**PROBLEM REQUIREMENTS:**
Repeat, please, only the lines from the top of the data down to the line with "import Module from 'manifold-3d';"; include both of those lines.

** START OF SOURCE EXCERPT **

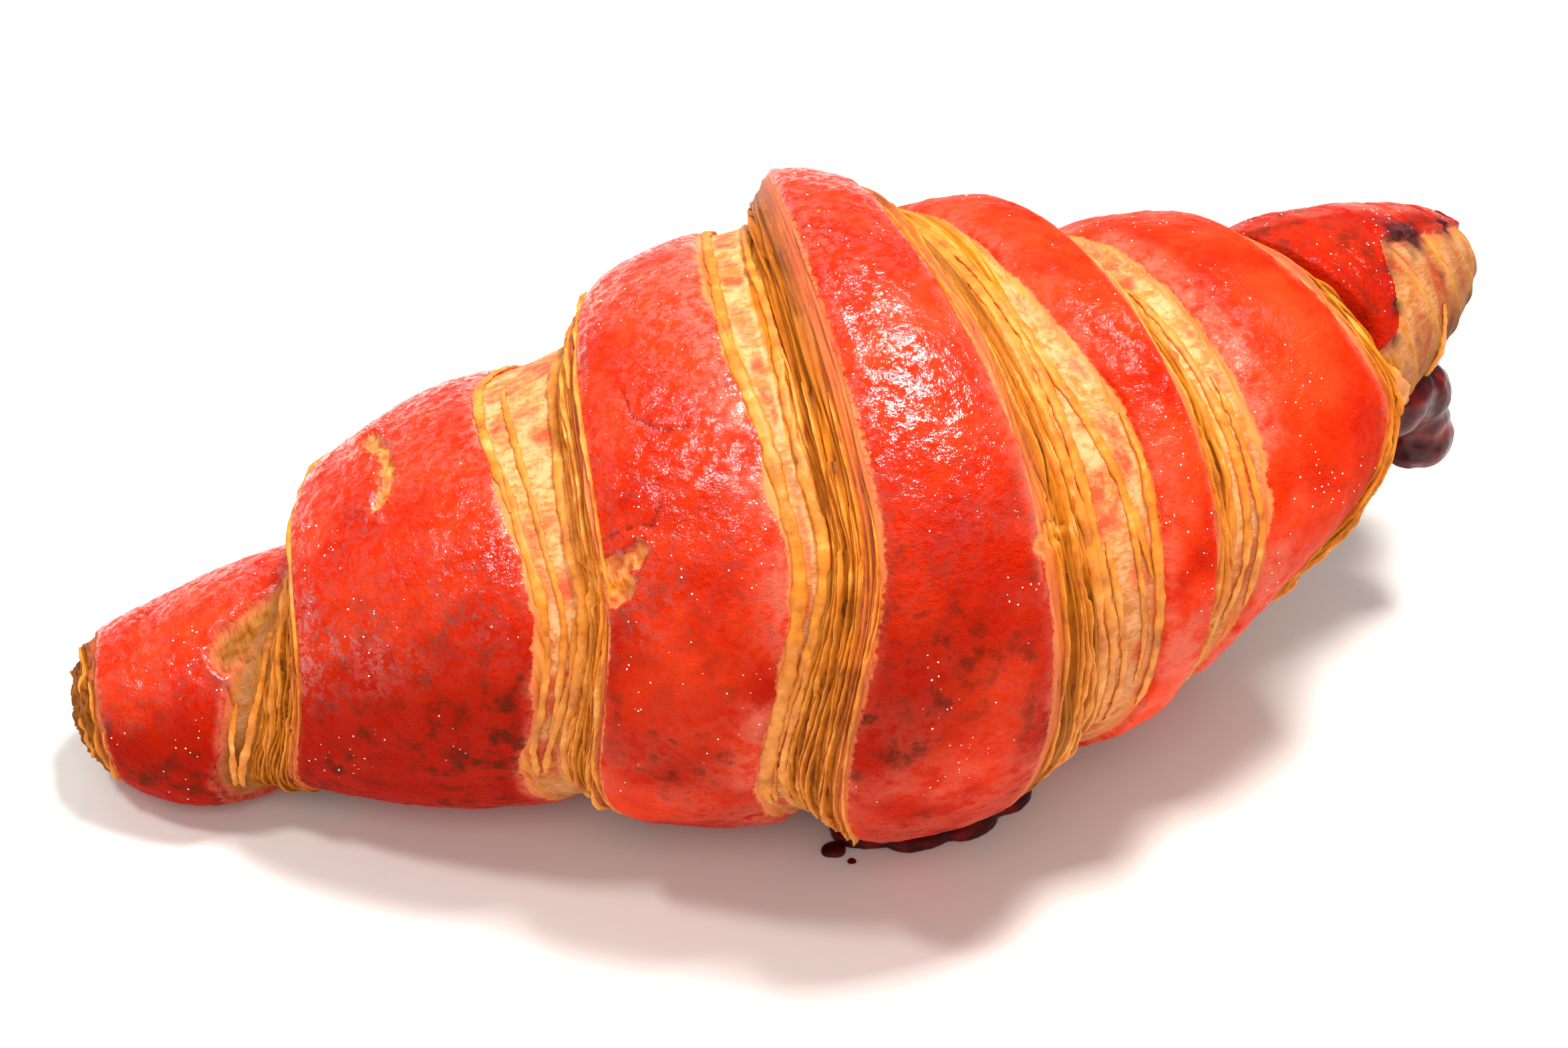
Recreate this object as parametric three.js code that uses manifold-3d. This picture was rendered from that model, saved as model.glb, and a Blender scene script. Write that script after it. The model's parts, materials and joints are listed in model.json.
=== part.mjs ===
// A filled croissant: a rolled, baked wedge of laminated dough with two-colour wraps,
// and two places where its jam filling has oozed out. Millimetres, +Z up, resting on z = 0.
import * as THREE from 'three';
import { mergeVertices } from 'three/addons/utils/BufferGeometryUtils.js';
import Module from 'manifold-3d';

// Roll axis: [x, y, z, radius] from the left tip, over the middle wrap, to the raised right tip.
const rollAxis = [
  [-87.0, 11.5, 8.6, 4.0],
  [-83.0, 11.2, 9.2, 8.3],
  [-73.0, 10.3, 10.5, 11.0],
  [-50.0, 7.2, 18.5, 19.5],
  [-23.0, 2.6, 27.0, 28.2],
  [0.0, 0.6, 32.2, 34.8],
  [13.0, 1.9, 31.0, 31.4],
  [26.0, 4.6, 30.2, 27.8],
  [43.0, 9.5, 30.8, 23.2],
  [65.0, 20.8, 35.6, 12.6],
  [77.5, 28.5, 37.4, 4.0],
];
const widthFactor = 1.07; // the dough slumps a little while it proves
const heightFactor = 0.93;
const clearance = 0.3; // gap kept between the pastry and its jam

// Angles round the roll where each wrap edge is given: back, top, front, low front.
const edgeAngles = [-120, -20, 50, 115];
const around = 40; // facets round the roll

// Wrap edges, left to right. at: place along the axis at each of edgeAngles.
// height: distance off the axis, or lift: height over the roll's own radius at each of edgeAngles.
// rows: facet rows from the edge before, bulge: how far those rows swell between the two,
// rise: how far this part of the roll stands above the axis.
const even = (value) => [value, value, value, value];
const edges = [
  { at: even(-86.6), height: 3.8, rows: 1, bulge: 0 },
  { at: even(-85.2), height: 6.4, rows: 1, bulge: 0 },
  { at: even(-83.0), height: 8.6, rows: 1, bulge: 0 },
  { at: [-50.5, -55.2, -61.8, -69.0], height: 12.4, rows: 6, bulge: 1.6 }, // foot of wrap two
  { at: [-47.0, -54.2, -56.8, -63.8], lift: [1.2, 2.2, 1.4, 0], rows: 2, bulge: 0.3 },
  { at: [-30.0, -35.6, -31.2, -39.0], lift: [0.5, 0.3, 0.5, -0.4], rows: 5, bulge: 1.2 },
  { at: [-20.0, -26.0, -26.3, -34.4], lift: [-1.2, -1.8, -1.8, -1.2], rows: 2, bulge: 0 },
  { at: [-18.0, -23.0, -24.0, -31.0], lift: [1.2, 2.4, 1.6, 0.8], rows: 2, bulge: 0.2 },
  { at: [-9.5, -10.0, -8.2, -17.3], lift: even(0.4), rows: 4, bulge: 0.6 },
  { at: [-5.2, -6.2, -5.8, -14.2], lift: [0, -1, -1, -1], rows: 2, bulge: 0 }, // middle wrap
  { at: [-4.0, -3.8, -2.8, -9.4], lift: [0.6, 3.8, 2.6, 2.2], rows: 2, bulge: 0.3 },
  { at: [0.5, 1.4, 5.2, 7.0], lift: [0.4, 1.4, 2.1, 1.4], rows: 4, bulge: 0.9 },
  { at: [2.0, 4.2, 9.8, 14.0], lift: [-0.8, -1.2, -1.2, -1.8], rows: 2, bulge: 0.2 },
  { at: [7.0, 10.4, 18.7, 18.6], lift: [-0.5, -0.5, -0.5, -1.6], rows: 2, bulge: 0 },
  { at: [14.0, 21.4, 25.0, 22.4], lift: [1.6, 3.2, 1.8, -1.6], rows: 3, bulge: 0.5 },
  { at: [17.0, 26.0, 28.8, 25.8], lift: [-1.2, -1.2, -1.2, -3.2], rows: 1, bulge: 0 },
  { at: [20.0, 32.0, 34.0, 28.6], lift: [-0.4, -0.4, -0.4, -3.0], rows: 1, bulge: 0 },
  { at: [40.0, 49.0, 48.8, 35.0], lift: [2.0, 3.6, 2.2, -5.6], rows: 5, bulge: 0.8 },
  { at: [42.0, 49.8, 51.2, 40.0], lift: [-1, 0.6, 1.6, -5], rows: 2, bulge: 0.4 },
  { at: [44.0, 50.6, 52.6, 44.0], height: 14.2, rows: 2, bulge: 0.4, rise: 6.4 }, // raised tip
  { at: even(56), height: 13.0, rows: 2, bulge: 0, rise: 6.2 },
  { at: even(61), height: 11.3, rows: 2, bulge: 0, rise: 5.0 },
  { at: even(66), height: 9.2, rows: 2, bulge: 0, rise: 3.9 },
  { at: even(70), height: 7.1, rows: 2, bulge: 0, rise: 3.1 },
  { at: even(73), height: 5.0, rows: 1, bulge: 0, rise: 2.6 },
  { at: even(74.7), height: 2.9, rows: 1, bulge: 0, rise: 2.3 },
];
const tipEnd = { at: 75.2, rise: 2.2 };

// A smooth curve through the knots that never swings past them.
function smoothThrough(knots, values, x) {
  const last = knots.length - 1;
  const secant = (i) => (values[i + 1] - values[i]) / (knots[i + 1] - knots[i]);
  const slope = (i) => {
    if (i === 0) return secant(0);
    if (i === last) return secant(last - 1);
    const before = secant(i - 1);
    const after = secant(i);
    if (before * after <= 0) return 0;
    const limit = 3 * Math.min(Math.abs(before), Math.abs(after));
    return Math.sign(after) * Math.min(Math.abs(before + after) / 2, limit);
  };
  let i = 0;
  while (i < last - 1 && x > knots[i + 1]) i += 1;
  const span = knots[i + 1] - knots[i];
  const t = (x - knots[i]) / span;
  const rise = values[i + 1] - values[i];
  const a = slope(i) * span - rise;
  const b = rise - slope(i + 1) * span;
  return values[i] + rise * t + t * (1 - t) * (a * (1 - t) + b * t);
}

const axisColumn = (k) => rollAxis.map((station) => station[k]);
const [axisX, axisY, axisZ, axisRadius] = [0, 1, 2, 3].map(axisColumn);
const rollRadius = (x) => smoothThrough(axisX, axisRadius, x);
const axisPoint = (x) => new THREE.Vector3(
  x, smoothThrough(axisX, axisY, x), smoothThrough(axisX, axisZ, x));

// A value given at edgeAngles, at any angle. Past the low front it runs back under the roll.
function roundTheRoll(values, degrees) {
  const turns = [-360, 0, 360];
  const knots = turns.flatMap((turn) => edgeAngles.map((angle) => angle + turn));
  return smoothThrough(knots, turns.flatMap(() => values), degrees);
}

function heightAt(edge, x, degrees) {
  if (edge.height !== undefined) return edge.height;
  return rollRadius(x) + roundTheRoll(edge.lift, degrees);
}

// Point on the pastry at a place along the axis, an angle from the top and a height off the axis.
function surfacePoint(x, degrees, height, rise, floor) {
  const step = 0.5;
  const along = axisPoint(x + step).sub(axisPoint(x - step)).normalize();
  const side = new THREE.Vector3().crossVectors(along, new THREE.Vector3(0, 0, 1)).normalize();
  const up = new THREE.Vector3().crossVectors(side, along);
  const angle = THREE.MathUtils.degToRad(degrees);
  const point = axisPoint(x);
  point.addScaledVector(up, height * heightFactor * Math.cos(angle));
  point.addScaledVector(side, height * widthFactor * Math.sin(angle));
  point.z = Math.max(point.z + rise, floor);
  return point;
}

// The whole pastry as one closed skin: rows of facets between the wrap edges, and two tips.
function pastryGeometry(grow, floor) {
  const ring = Array.from({ length: around }, (_, j) => -180 + (360 * j) / around);
  const rows = [];
  edges.forEach((edge, k) => {
    const before = k > 0 ? edges[k - 1] : edge;
    const count = k > 0 ? edge.rows : 1;
    for (let i = 1; i <= count; i += 1) {
      const t = i / count;
      rows.push(ring.map((degrees) => {
        const from = roundTheRoll(before.at, degrees);
        const to = roundTheRoll(edge.at, degrees);
        const low = heightAt(before, from, degrees);
        const high = heightAt(edge, to, degrees);
        const height = THREE.MathUtils.lerp(low, high, t) + edge.bulge * Math.sin(Math.PI * t);
        const rise = THREE.MathUtils.lerp(before.rise ?? 0, edge.rise ?? 0, t);
        return surfacePoint(THREE.MathUtils.lerp(from, to, t), degrees, height + grow, rise, floor);
      }));
    }
  });
  const leftTip = axisPoint(axisX[0] - grow);
  const rightTip = axisPoint(tipEnd.at + grow);
  rightTip.z += tipEnd.rise;
  const positions = [...rows.flat(), leftTip, rightTip].flatMap((p) => [p.x, p.y, p.z]);
  const leftIndex = rows.length * around;
  const rightIndex = leftIndex + 1;
  const faces = [];
  for (let j = 0; j < around; j += 1) {
    const next = (j + 1) % around;
    for (let i = 0; i < rows.length - 1; i += 1) {
      const a = i * around + j;
      const b = i * around + next;
      const c = a + around;
      const d = b + around;
      faces.push(a, b, c, b, d, c);
    }
    const lastRow = (rows.length - 1) * around;
    faces.push(leftIndex, next, j, rightIndex, lastRow + j, lastRow + next);
  }
  const geometry = new THREE.BufferGeometry();
  geometry.setAttribute('position', new THREE.Float32BufferAttribute(positions, 3));
  geometry.setIndex(faces);
  return geometry;
}

const wasm = await Module();
wasm.setup();

function toSolid(source) {
  const bare = source.clone();
  bare.deleteAttribute('normal');
  bare.deleteAttribute('uv');
  const merged = mergeVertices(bare, 1e-4);
  return new wasm.Manifold(new wasm.Mesh({
    numProp: 3,
    vertProperties: new Float32Array(merged.attributes.position.array),
    triVerts: new Uint32Array(merged.index.array),
  }));
}

function toGeometry(solid) {
  const mesh = solid.getMesh();
  const geometry = new THREE.BufferGeometry();
  geometry.setAttribute('position', new THREE.BufferAttribute(mesh.vertProperties, mesh.numProp));
  geometry.setIndex(new THREE.BufferAttribute(mesh.triVerts, 1));
  return geometry;
}

// Jam is a cluster of rounded lobes: [x, y, z, half length, half width, half height].
function jamGeometry(lobes) {
  const solids = lobes.map(([x, y, z, a, b, c]) => {
    const lobe = new THREE.SphereGeometry(1, 20, 12);
    lobe.scale(a, b, c);
    lobe.translate(x, y, z);
    return toSolid(lobe);
  });
  const cluster = solids.reduce((sum, solid) => sum.add(solid));
  const table = new THREE.BoxGeometry(200, 200, 20);
  table.translate(0, 0, -10);
  const clear = cluster.subtract(toSolid(pastryGeometry(clearance, -5))).subtract(toSolid(table));
  const largest = clear.decompose().sort((p, q) => q.volume() - p.volume())[0];
  return toGeometry(largest);
}

// Jam that has pushed out between the last two wraps, under the raised right tip.
const tipLobes = [
  [57.0, 7.0, 32.6, 5.0, 4.5, 5.5],
  [61.8, 9.2, 31.8, 5.0, 4.5, 6.0],
  [65.4, 10.6, 30.8, 4.2, 4.2, 5.4],
  [67.0, 11.4, 24.2, 4.0, 4.0, 5.0],
];
// A low pool that has seeped out under the front of the middle wrap.
const poolLobes = [
  [0.0, -15.8, 0.4, 6.5, 4.4, 1.9],
  [6.0, -16.2, 0.4, 6.0, 4.0, 1.7],
  [11.5, -13.8, 0.3, 4.5, 3.4, 1.4],
];

function baked(name, geometry, colour, roughness) {
  const material = new THREE.MeshStandardMaterial({ color: colour, roughness, metalness: 0 });
  const mesh = new THREE.Mesh(geometry, material);
  mesh.name = name;
  return mesh;
}

const group = new THREE.Group();
group.add(baked('croissant', pastryGeometry(0, 0), '#e2503c', 0.4));
group.add(baked('jam_tip', jamGeometry(tipLobes), '#4a1420', 0.2));
group.add(baked('jam_pool', jamGeometry(poolLobes), '#4a1420', 0.2));

// The origin is the middle of the underside of the whole object's box.
const box = new THREE.Box3().setFromObject(group);
group.position.set(-(box.min.x + box.max.x) / 2, -(box.min.y + box.max.y) / 2, -box.min.z);

export default group;
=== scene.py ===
import bpy
import json
import math
import numpy as np
from functools import partial
from types import SimpleNamespace
from mathutils import Matrix, Vector


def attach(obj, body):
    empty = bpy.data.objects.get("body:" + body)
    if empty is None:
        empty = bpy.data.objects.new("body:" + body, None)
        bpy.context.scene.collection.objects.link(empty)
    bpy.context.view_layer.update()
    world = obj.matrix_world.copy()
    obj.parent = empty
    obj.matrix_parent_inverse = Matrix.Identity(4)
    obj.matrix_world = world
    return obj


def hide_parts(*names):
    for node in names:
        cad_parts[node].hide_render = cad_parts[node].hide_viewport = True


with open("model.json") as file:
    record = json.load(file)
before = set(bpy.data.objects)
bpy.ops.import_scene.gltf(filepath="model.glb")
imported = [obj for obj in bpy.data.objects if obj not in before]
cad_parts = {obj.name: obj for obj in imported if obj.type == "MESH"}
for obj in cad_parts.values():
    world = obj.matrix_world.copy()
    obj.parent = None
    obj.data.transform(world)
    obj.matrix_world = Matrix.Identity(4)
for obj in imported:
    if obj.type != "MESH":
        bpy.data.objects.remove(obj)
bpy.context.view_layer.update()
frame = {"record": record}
mm = 0.001

# the roll: one tapering, bent body of dough that every wrap sits on, in mm
roll = {
    # x, y, z, radius from the left tip, over the middle wrap, to the raised right tip
    "axis": [
        (-87.0, 11.5, 8.6, 4.0), (-83.0, 11.2, 9.2, 8.3), (-73.0, 10.3, 10.5, 11.0),
        (-50.0, 7.2, 18.5, 19.5), (-23.0, 2.6, 27.0, 28.2), (0.0, 0.6, 32.2, 34.8),
        (13.0, 1.9, 31.0, 31.4), (26.0, 4.6, 30.2, 27.8), (43.0, 9.5, 30.8, 23.2),
        (65.0, 20.8, 35.6, 12.6), (77.5, 28.5, 37.4, 4.0),
    ],
    "width": 1.07,  # the dough slumps a little while it proves
    "height": 0.93,
    "angles": (-120, -20, 50, 115),  # back, top, front, low front: where wrap edges are given
}
# the resting face is straight under x = 0 of the roll, which ties the roll to the frame
restingPoint = np.array(frame["record"]["mounts"][0]["pos_m"]) / mm
rollShift = restingPoint - np.array((0.0, 0.6, 0.0))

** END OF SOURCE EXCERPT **

**EXERCISE SOLUTION:**
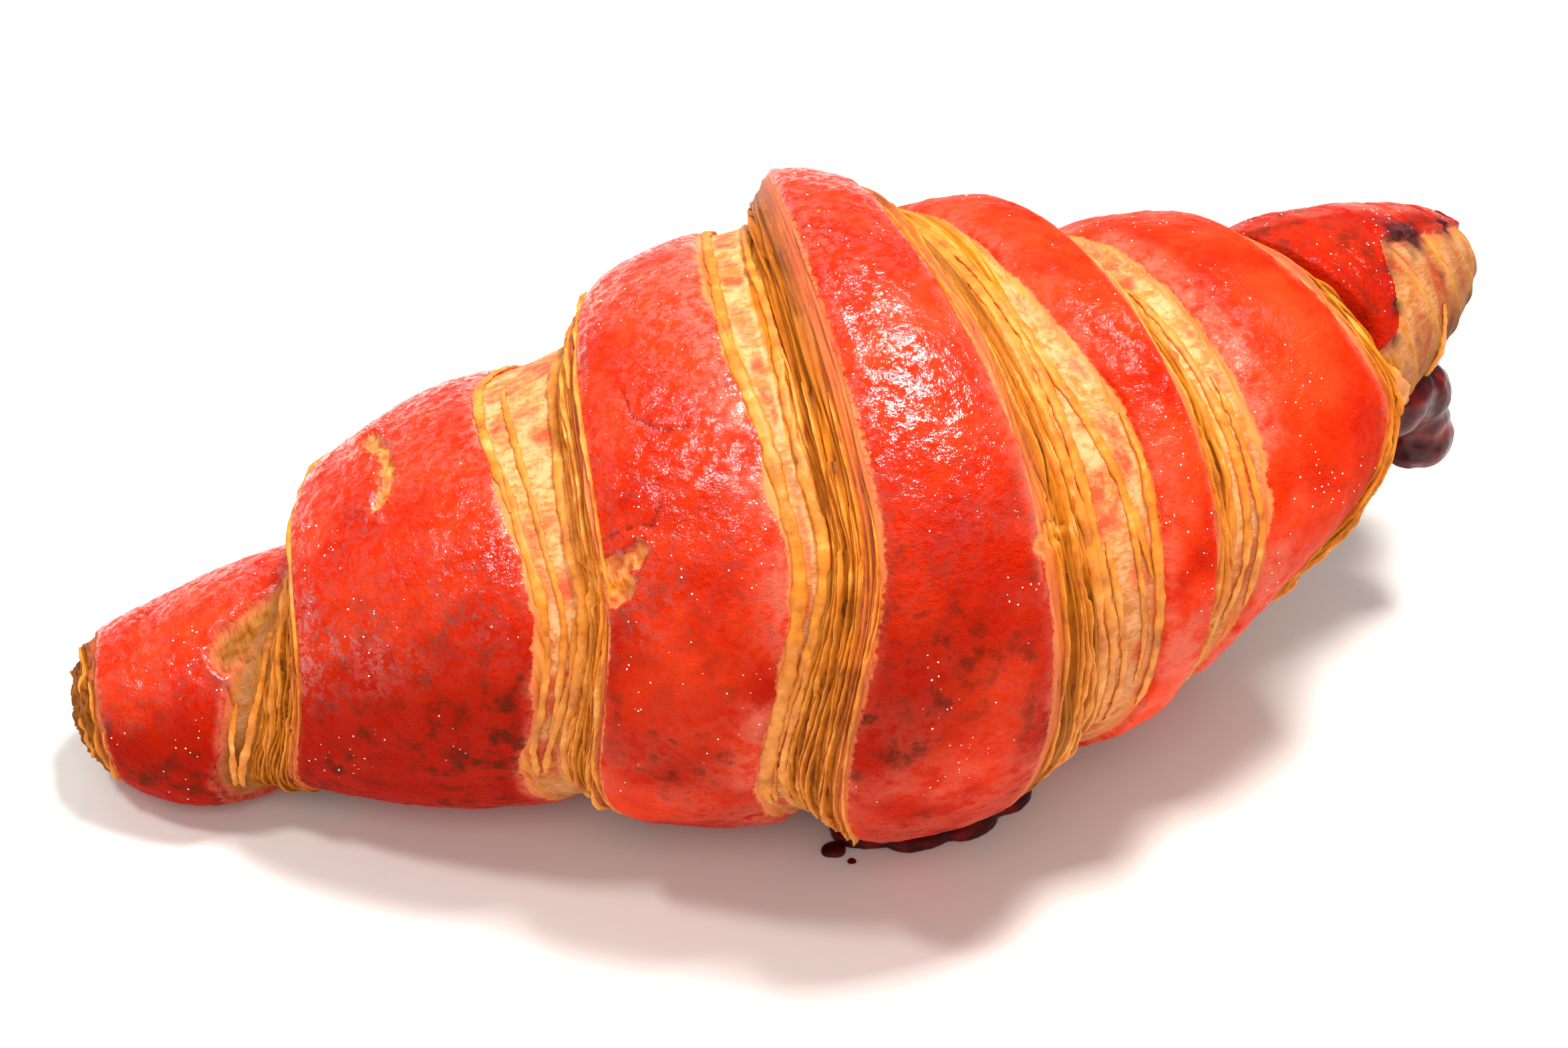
Recreate this object as parametric three.js code that uses manifold-3d. This picture was rendered from that model, saved as model.glb, and a Blender scene script. Write that script after it. The model's parts, materials and joints are listed in model.json.
=== part.mjs ===
// A filled croissant: a rolled, baked wedge of laminated dough with two-colour wraps,
// and two places where its jam filling has oozed out. Millimetres, +Z up, resting on z = 0.
import * as THREE from 'three';
import { mergeVertices } from 'three/addons/utils/BufferGeometryUtils.js';
import Module from 'manifold-3d';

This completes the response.